E l’emozione continua nel canto di un musicista rom, Jovica Jovic, che richiama la memoria del Porrjamos, lo sterminio dei Rom e dei Sinti, rinchiusi, gasati e bruciati insieme alle migliaia di ebrei e ai deportati politici. «È il testamento di mio padre - spiegherà l’uomo, quando gli applausi che hanno accolto la breve performance si saranno spenti -. Lui, che a 16 anni finì in un campo di sterminio, compose questa canzoncina e, poi, sopravvissuto alla immensa tragedia continuò a cantarla.

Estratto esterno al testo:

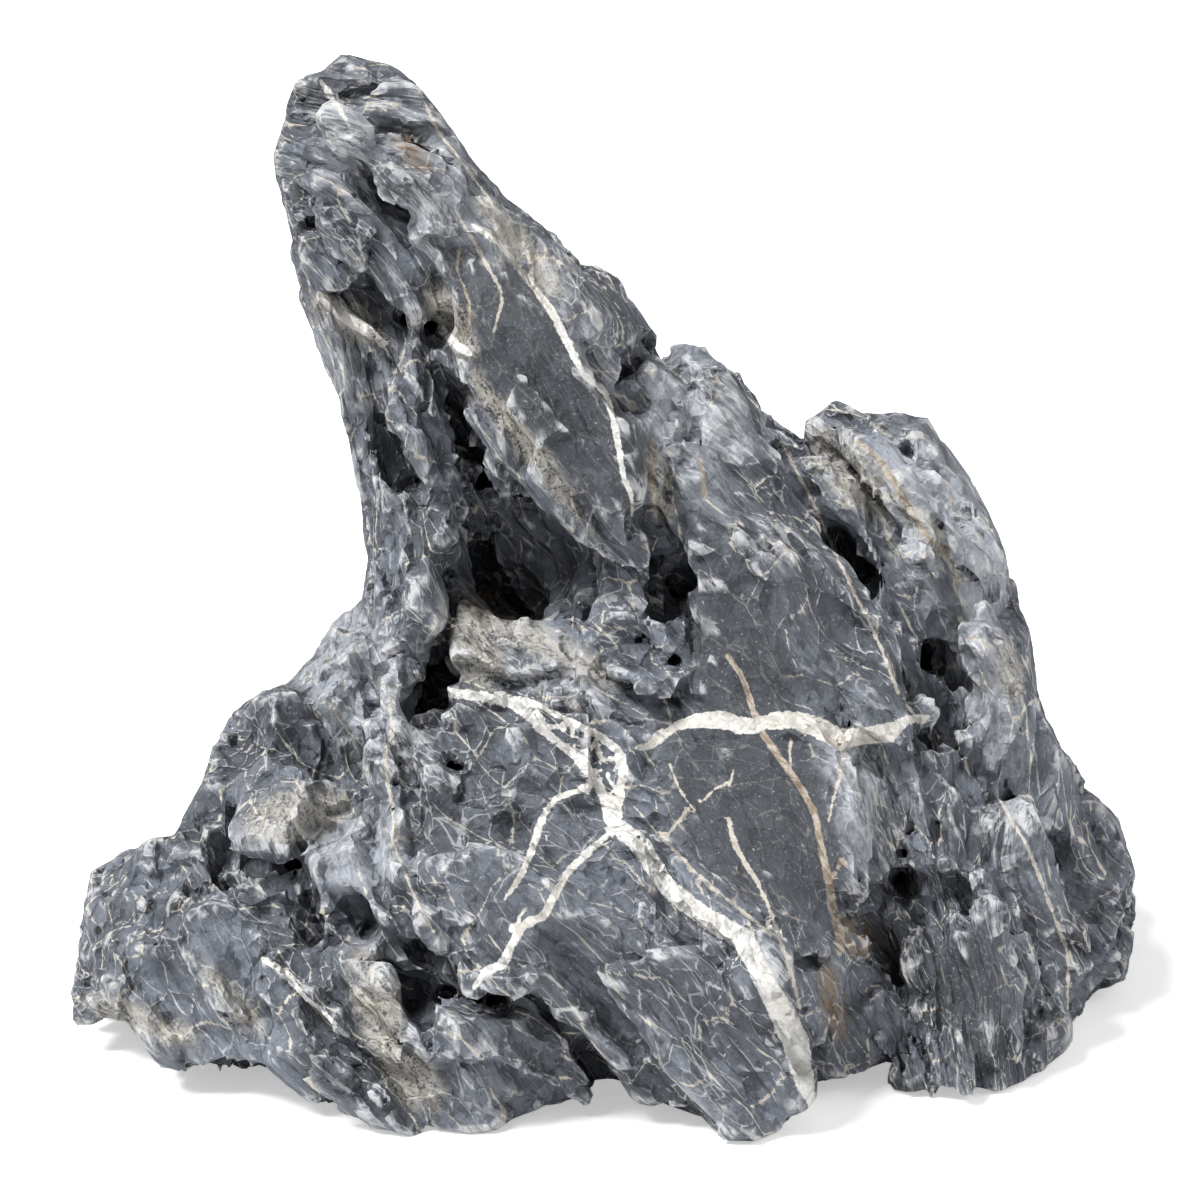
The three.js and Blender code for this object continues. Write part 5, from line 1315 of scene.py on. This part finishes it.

Suonava e piangeva. E a noi bambini che ignoravamo il dramma dell’Olocausto diceva: meglio che voi non sappiate cos’è la sofferenza. Ma io non posso dimenticare».

La commemorazione organizzata dalla Comunità di Sant’Egidio, come da sedici anni in questo luogo, ben prima che fosse istituita la Giornata della Memoria, si trasforma in un grande momento di raccoglimento. Ci sono il rabbino emerito Giuseppe Laras, il presidente della Comunità ebraica Roberto Jarach, e il rabbino Alfonso Arbib, che scuoterà anch’egli la platea di oltre quattrocento persone qui raccolte, in piedi, al freddo. Racconta di quando il faraone per inseguire gli ebrei fuggiti dall’Egitto preparò da sé il suo carro. «L’odio folle distrugge l’andamento normale delle cose - ha spiegato Arbib -. Così l’impegno folle dei nazisti che andò oltre la razionalità». Di questo bisogna fare memoria sempre: «Per combattere l’antisemitismo bisogna riuscire ad agire sull’emozione, sui sentimenti. Ricordare che esiste un elemento irrazionale».

Canti, testimonianze, musica, applausi: il Memoriale non deve essere un museo ma un luogo vivo, avevano chiesto i promotori dell’opera. E la comunità di Sant’Egidio l’ha, infatti, trasformato in palcoscenico.